If you’re looking for article metadata (titles, abstracts), see the article_settings table.

If you’re checking things with the MySQL client or phpMyAdmin, you might want to double-check that your terminal/browser isn’t “helpfully” interpreting things that are actually stored incorrectly. If you can find an entry in a table that shows content with accents, check its storage e.g. by comparing its STRLEN against the old copy of the database. If the lengths don’t match, even if the contents look good, then something is wrong with your database character set configuration. This can happen during the dump/reload process – I’ve sometimes had to explicitly specify the dump character set when running mysqldump.

Regards,
Alec Smecher
Public Knowledge Project Team

metadata is correct, in phpmyadmin textis correct in OJS is NOT correct

Hi @lucien,

If your settings are (exactly!)…

[i18n]
client_charset = utf-8
connection_charset = utf8
database_charset = utf8

…then your OJS character set configuration is correct.
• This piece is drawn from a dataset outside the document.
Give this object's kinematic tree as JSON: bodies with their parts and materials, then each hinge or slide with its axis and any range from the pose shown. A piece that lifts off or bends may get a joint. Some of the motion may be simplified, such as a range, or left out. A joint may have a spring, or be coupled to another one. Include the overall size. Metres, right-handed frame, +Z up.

Have you turned on persistent connections? If so, turn that off – your old configuration might still affect your connection pool.
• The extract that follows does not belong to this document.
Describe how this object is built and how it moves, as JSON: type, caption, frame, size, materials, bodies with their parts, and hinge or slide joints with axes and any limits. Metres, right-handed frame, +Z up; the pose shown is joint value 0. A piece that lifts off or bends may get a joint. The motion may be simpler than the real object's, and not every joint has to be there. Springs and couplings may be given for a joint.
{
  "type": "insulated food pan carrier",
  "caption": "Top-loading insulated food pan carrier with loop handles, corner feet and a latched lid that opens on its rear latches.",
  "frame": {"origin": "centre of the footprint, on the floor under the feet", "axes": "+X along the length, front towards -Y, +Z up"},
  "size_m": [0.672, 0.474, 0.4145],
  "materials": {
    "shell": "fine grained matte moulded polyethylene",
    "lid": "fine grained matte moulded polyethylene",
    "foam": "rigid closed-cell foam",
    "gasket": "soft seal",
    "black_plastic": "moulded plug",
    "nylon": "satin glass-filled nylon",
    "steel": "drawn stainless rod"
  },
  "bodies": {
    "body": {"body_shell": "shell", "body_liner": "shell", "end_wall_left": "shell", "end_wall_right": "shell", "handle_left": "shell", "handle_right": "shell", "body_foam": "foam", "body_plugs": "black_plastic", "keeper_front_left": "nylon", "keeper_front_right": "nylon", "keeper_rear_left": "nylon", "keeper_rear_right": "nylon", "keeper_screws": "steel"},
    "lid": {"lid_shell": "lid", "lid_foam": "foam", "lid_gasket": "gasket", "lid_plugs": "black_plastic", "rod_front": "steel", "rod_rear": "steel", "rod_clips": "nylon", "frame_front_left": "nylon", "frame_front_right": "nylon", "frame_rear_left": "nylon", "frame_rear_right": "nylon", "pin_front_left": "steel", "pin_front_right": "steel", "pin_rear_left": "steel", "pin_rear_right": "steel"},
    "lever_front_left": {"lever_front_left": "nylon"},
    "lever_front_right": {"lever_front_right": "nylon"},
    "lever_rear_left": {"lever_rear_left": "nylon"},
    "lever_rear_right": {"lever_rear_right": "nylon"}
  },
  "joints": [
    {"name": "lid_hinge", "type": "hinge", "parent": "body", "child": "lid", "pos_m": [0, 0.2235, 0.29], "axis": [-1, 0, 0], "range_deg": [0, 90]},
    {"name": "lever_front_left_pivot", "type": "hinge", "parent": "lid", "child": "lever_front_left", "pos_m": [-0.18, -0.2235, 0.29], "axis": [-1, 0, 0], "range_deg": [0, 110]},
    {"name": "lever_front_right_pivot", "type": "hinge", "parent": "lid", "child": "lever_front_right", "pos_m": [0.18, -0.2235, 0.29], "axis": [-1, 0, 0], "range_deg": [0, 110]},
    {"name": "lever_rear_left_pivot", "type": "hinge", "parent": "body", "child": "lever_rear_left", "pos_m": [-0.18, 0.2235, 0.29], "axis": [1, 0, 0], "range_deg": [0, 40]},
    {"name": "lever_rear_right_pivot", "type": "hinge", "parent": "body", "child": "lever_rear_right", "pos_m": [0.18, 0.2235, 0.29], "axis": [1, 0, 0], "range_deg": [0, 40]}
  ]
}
These settings should correspond to the same ones you used on your old OJS installation. If not, you may have to convert your database somehow.

Regards,
Alec Smecher
Public Knowledge Project Team

Hi @lucien,

Were you able to resolve this issue? If so, please let us know what solved it – it may be useful to future users.

Regards,
Alec Smecher
Public Knowledge Project Team

Hi @asmecher
Thanks for help, i resolve my problem.
This is correct configuration:
[i18n]
client_charset = utf-8
connection_charset = utf8
database_charset = utf8

but with one else parameters:
; Default locale
locale = en_US
;locale = pl_PL

i comment locale = pl_PL and uncomment en_US and clear everythig in cache and restart apache.

Thanks for help.
Redgards
Lucien

1 Like

I vote for setting:

client_charset = utf-8
connection_charset = utf8
database_charset = utf8

as default for all OJS installations.

I’ve stumbled upon the same problem - strings are saved with jibberish in the DB but original installation treats them OK (as if they were UTF8, they are interpreted correctly despite being saved as junk). However, after migrating to another host, OJS displays this jibberish literally. All config parameters regarding i18n were set to Off originally. DB exported as UTF8 and imported as UTF8. Very frustrating stuff.

Hi @szmigieldesign,

I’ve set the defaults to UTF8 for future releases:

The previous defaults were written, believe it or not, before UTF-8 adoption was well established.

Regards,
Alec Smecher
Public Knowledge Project Team

Glad to see UTF-8 being used by default as it’s basically a standard now. I understand that OJS originates from times when it wasn’t - hence the blank default.

I still can’t figure out why on my original install OJS saves junk in db but interprets it as polish characters but upon migration it displays characters literally - the junk that was saved in db. Fortunately there weren’t many information saved so it won’t be painful and time consuming to repopulate the data.

Hi @szmigieldesign,

A few things to check:

  • Try dumping the database to a .sql file and editing it with a decent programmer’s editor. (I use vim.) This might help determine whether the encoding in the database is correct, or whether your terminal emulator or text editor is tidying it up for you before presenting but it’s actually incorrect in the database. (Sometimes I’ve run database dumps through iconv before reloading to correct encodings.)
  • Check to make sure that your “View Page Info” (available in most browsers) correctly reports UTF-8. Things like inadvertent template modifications that insert blank spaces at the head of the generated markup may cause the headers declaring UTF-8 content to be ignored.
  • Try using SQL LENGTH statements to test whether accented characters are encoded properly in the database. For example, LENGTH('louĂ©e') should be 5 but if it’s stored incorrectly it may report as 6.
  • Check the database collation/character set in MySQL to make sure it’s all set to UTF-8. (StackOverflow should have some good resources on this.)

Regards,
Alec Smecher
Public Knowledge Project Team

Thank you. I should keep that in mind if I encounter such problems in future. This time however, fixing junk characters will be faster than in-depth investigation and conversion as it’s just general journal descriptions that were entered.

What matters is that I’ve entered utf8 in for client, connection and database charsets and verified that all characters are saved ok now.

Hi, I believe I have a similar issue. But can’t seem to find the issue. I have several journals on this site: https://revistacientifica.uep.edu.py/. In this one: Espacio Teologico I can see the articles fine like here: La alegría según Qohélet: Un estudio bíblico-teológico | Espacio Teologico but in this journal: Anuario Académico I can’t see a specific article, it just shows blank: Apologética bíblica como absoluta necesidad | Anuario Académico

Any ideas of why that is? and how I can fix that?